[Start of Raw data]

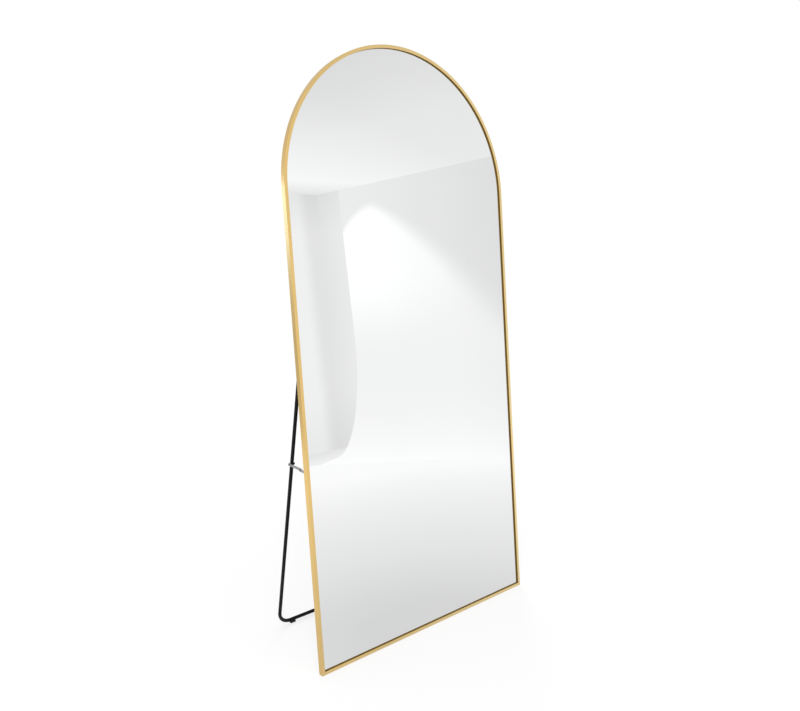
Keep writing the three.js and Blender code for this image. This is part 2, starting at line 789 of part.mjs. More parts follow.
for (const { side, label } of sides) {
  const bracket = angleBracket(side, stayEarX, stayBracketHeight, stayPanelY, stayEarRadius, rivetRadius);
  addPiece(panel, `stay_bracket_${label}`, bracket, "zinc");
  for (const [end, place] of [[-1, "lower"], [1, "upper"]]) {
    const screwY = stayPanelY + end * (stayBracketHeight / 2 - screwInset);
    const screw = flangeScrew(side * screwX, screwY, bracketThickness);
    addPiece(panel, `stay_screw_${place}_${label}`, screw, "zinc");
  }

  // The rivet's tail is countersunk in the strap, because the other strap folds past it
  const earFace = stayEarX + bracketThickness + fitGap;
  const pivot = [
    [0, frontStrapX],
    [rivetRadius + rivetTailFlare, frontStrapX],
    [rivetRadius, frontStrapX + rivetTailFlare],
    [rivetRadius, earFace],
    [rivetHeadRadius, earFace],
    [rivetHeadRadius * headCrown, earFace + rivetHeadHeight],
    [0, earFace + rivetHeadHeight],
  ];
  addPiece(panel, `stay_pivot_${label}`, turnedX(onSide(side, pivot), stayPanelY, -pivotDepth), "zinc");

  const boltHead = rearStrapX + strapThickness + fitGap;
  const nutFace = legOffset - tubeRadius - fitGap;
  const boltEnd = nutFace - stayNutThickness - boltPastNut;
  const bolt = [
    [0, boltEnd],
    [stayBoltRadius - boltPointChamfer, boltEnd],
    [stayBoltRadius, boltEnd + boltPointChamfer],
    [stayBoltRadius, boltHead],
    [stayHeadRadius, boltHead],
    [stayHeadRadius, boltHead + stayHeadHeight * 0.5],
    [stayHeadRadius * headCrown, boltHead + stayHeadHeight],
    [0, boltHead + stayHeadHeight],
  ];
  const y = -stayOnLeg;
  addPiece(stand, `stay_bolt_${label}`, turnedX(onSide(side, bolt), y, 0), "zinc");
  const stayNut = nut(side, nutFace, stayNutThickness, stayNutAcross, stayBoltRadius, y, 0);
  addPiece(stand, `stay_nut_${label}`, stayNut, "zinc");
  const spacer = washer(side, staySpacerX, staySpacerThickness, staySpacerRadius, stayBoltRadius, y, 0);
  addPiece(stand, `stay_spacer_${label}`, spacer, "nylon");
}

// The open stay lies level: x across, y backwards from the panel's pivot, z up
const stay = new THREE.Group();
stay.position.y = hingeAxis.y - stayDrop * Math.tan(mirrorLean);
stay.position.z = stayHeight;
standing.add(stay);

// A strap with round ends between two pivots on the y axis
function strapShape(fromY, toY) {
  const radius = strapWidth / 2;
  const shape = new THREE.Shape();
  shape.absarc(toY, 0, radius, -Math.PI / 2, Math.PI / 2, false);
  shape.absarc(fromY, 0, radius, Math.PI / 2, (3 * Math.PI) / 2, false);
  return shape;
}

// Half of the knee rivet: a head on the strap's outer face and a collar that spaces the two straps
function kneeHalf(strapX, headOutwards) {
  const far = headOutwards ? strapX + strapThickness + fitGap : strapX - fitGap;
  const near = headOutwards ? strapX - fitGap : strapX + strapThickness + fitGap;
  const away = headOutwards ? 1 : -1;
  const collar = strapGap / 2 - 1.5 * fitGap;
  const profile = [
    [0, far + away * rivetHeadHeight],
    [rivetHeadRadius * headCrown, far + away * rivetHeadHeight],
    [rivetHeadRadius, far],
    [rivetRadius, far],
    [rivetRadius, near],
    [rivetHeadRadius, near],
    [rivetHeadRadius, near - away * collar],
    [0, near - away * collar],
  ];
  return headOutwards ? profile.reverse() : profile;
}

const kneeY = frontStrapLength;
const stayHole = rivetRadius + fitGap;

for (const { side, label } of sides) {
  const [frontFrom, frontTo] = spanOn(side, frontStrapX, frontStrapX + strapThickness);
  const countersink = onSide(side, [
    [0, frontStrapX - 1],
    [stayHole + rivetTailFlare + 1, frontStrapX - 1],
    [stayHole, frontStrapX + rivetTailFlare],
    [stayHole, frontStrapX + strapThickness + 1],
    [0, frontStrapX + strapThickness + 1],
  ]);
  const frontStrap = cutAll(plateX(strapShape(0, kneeY), frontFrom, frontTo, 6), [
    turnedX(countersink, 0, 0),
    rodX(stayHole, frontFrom - 1, frontTo + 1, kneeY, 0),
  ]);
  addPiece(stay, `stay_front_strap_${label}`, frontStrap, "zinc");
  const frontKnee = turnedX(onSide(side, kneeHalf(frontStrapX, true)), kneeY, 0);
  addPiece(stay, `knee_rivet_front_${label}`, frontKnee, "zinc");

  const [rearFrom, rearTo] = spanOn(side, rearStrapX, rearStrapX + strapThickness);
  const rearStrap = cutAll(plateX(strapShape(kneeY, staySpan), rearFrom, rearTo, 6), [
    rodX(stayHole, rearFrom - 1, rearTo + 1, kneeY, 0),
    rodX(stayBoltRadius + fitGap, rearFrom - 1, rearTo + 1, staySpan, 0),
  ]);
  addPiece(stay, `stay_rear_strap_${label}`, rearStrap, "zinc");
  const rearKnee = turnedX(onSide(side, kneeHalf(rearStrapX, false)), kneeY, 0);
  addPiece(stay, `knee_rivet_rear_${label}`, rearKnee, "zinc");
}

export default floorMirror;
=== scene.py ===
import json
from functools import partial
from math import cos, pi, radians, sin

import bmesh
import bpy
import numpy as np
from mathutils import Matrix
from mathutils.geometry import tessellate_polygon


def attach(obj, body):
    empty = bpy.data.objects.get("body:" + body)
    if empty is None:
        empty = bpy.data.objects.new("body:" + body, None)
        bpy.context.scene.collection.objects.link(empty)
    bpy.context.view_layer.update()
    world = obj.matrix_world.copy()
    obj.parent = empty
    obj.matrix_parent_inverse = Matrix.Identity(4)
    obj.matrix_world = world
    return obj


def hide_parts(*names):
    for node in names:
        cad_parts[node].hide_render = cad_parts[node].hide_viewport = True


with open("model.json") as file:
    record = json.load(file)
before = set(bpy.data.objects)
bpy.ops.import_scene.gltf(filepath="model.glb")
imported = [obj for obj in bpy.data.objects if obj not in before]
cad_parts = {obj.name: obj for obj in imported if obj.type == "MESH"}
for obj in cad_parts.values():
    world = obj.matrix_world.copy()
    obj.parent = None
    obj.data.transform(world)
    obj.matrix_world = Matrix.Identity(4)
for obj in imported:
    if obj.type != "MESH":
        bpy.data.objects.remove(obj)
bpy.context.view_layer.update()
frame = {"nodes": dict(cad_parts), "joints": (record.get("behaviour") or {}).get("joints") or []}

# --- Camera and picture --------------------
# A 33 mm lens at chest height, to the left of the mirror and turned 40 degrees
# towards it, looking down by 10 degrees with hardly any roll.


def placed_by(side, up, back, place):
    """A turn and a place as one matrix: where X, Y and Z point, and where the origin goes."""
    return Matrix([*np.stack([side, up, back, place], 1).tolist(), [0, 0, 0, 1]])


scene = bpy.context.scene
scene.view_settings.view_transform = "Standard"

camera = bpy.data.objects.new("camera", bpy.data.cameras.new("camera"))
scene.collection.objects.link(camera)
scene.camera = camera
camera.data.sensor_fit = "HORIZONTAL"
camera.data.sensor_width = 36.0
camera.data.lens = 33.328
eye = np.array([-1.4900, -1.7727, 1.2736])
heading = np.array([0.633075, 0.754049, -0.175004])
rightwards = np.array([0.765703, -0.643193, -0.001434])
camera.matrix_world = placed_by(rightwards, np.cross(rightwards, heading), -heading, eye)


# --- Soft light ----------------------------
# A pale even sky, with one large soft lamp at the front left and a weaker one
# behind the stand. Metal sees the sky in bands, and a strip light at the back.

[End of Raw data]

Given request →
Take the line that contains "const [rearFrom, rearTo]", the line that contains "obj.data.transform(world)", and all lines between, and give them again exactly; include no other line.

The answer →
  const [rearFrom, rearTo] = spanOn(side, rearStrapX, rearStrapX + strapThickness);
  const rearStrap = cutAll(plateX(strapShape(kneeY, staySpan), rearFrom, rearTo, 6), [
    rodX(stayHole, rearFrom - 1, rearTo + 1, kneeY, 0),
    rodX(stayBoltRadius + fitGap, rearFrom - 1, rearTo + 1, staySpan, 0),
  ]);
  addPiece(stay, `stay_rear_strap_${label}`, rearStrap, "zinc");
  const rearKnee = turnedX(onSide(side, kneeHalf(rearStrapX, false)), kneeY, 0);
  addPiece(stay, `knee_rivet_rear_${label}`, rearKnee, "zinc");
}

export default floorMirror;
=== scene.py ===
import json
from functools import partial
from math import cos, pi, radians, sin

import bmesh
import bpy
import numpy as np
from mathutils import Matrix
from mathutils.geometry import tessellate_polygon


def attach(obj, body):
    empty = bpy.data.objects.get("body:" + body)
    if empty is None:
        empty = bpy.data.objects.new("body:" + body, None)
        bpy.context.scene.collection.objects.link(empty)
    bpy.context.view_layer.update()
    world = obj.matrix_world.copy()
    obj.parent = empty
    obj.matrix_parent_inverse = Matrix.Identity(4)
    obj.matrix_world = world
    return obj


def hide_parts(*names):
    for node in names:
        cad_parts[node].hide_render = cad_parts[node].hide_viewport = True


with open("model.json") as file:
    record = json.load(file)
before = set(bpy.data.objects)
bpy.ops.import_scene.gltf(filepath="model.glb")
imported = [obj for obj in bpy.data.objects if obj not in before]
cad_parts = {obj.name: obj for obj in imported if obj.type == "MESH"}
for obj in cad_parts.values():
    world = obj.matrix_world.copy()
    obj.parent = None
    obj.data.transform(world)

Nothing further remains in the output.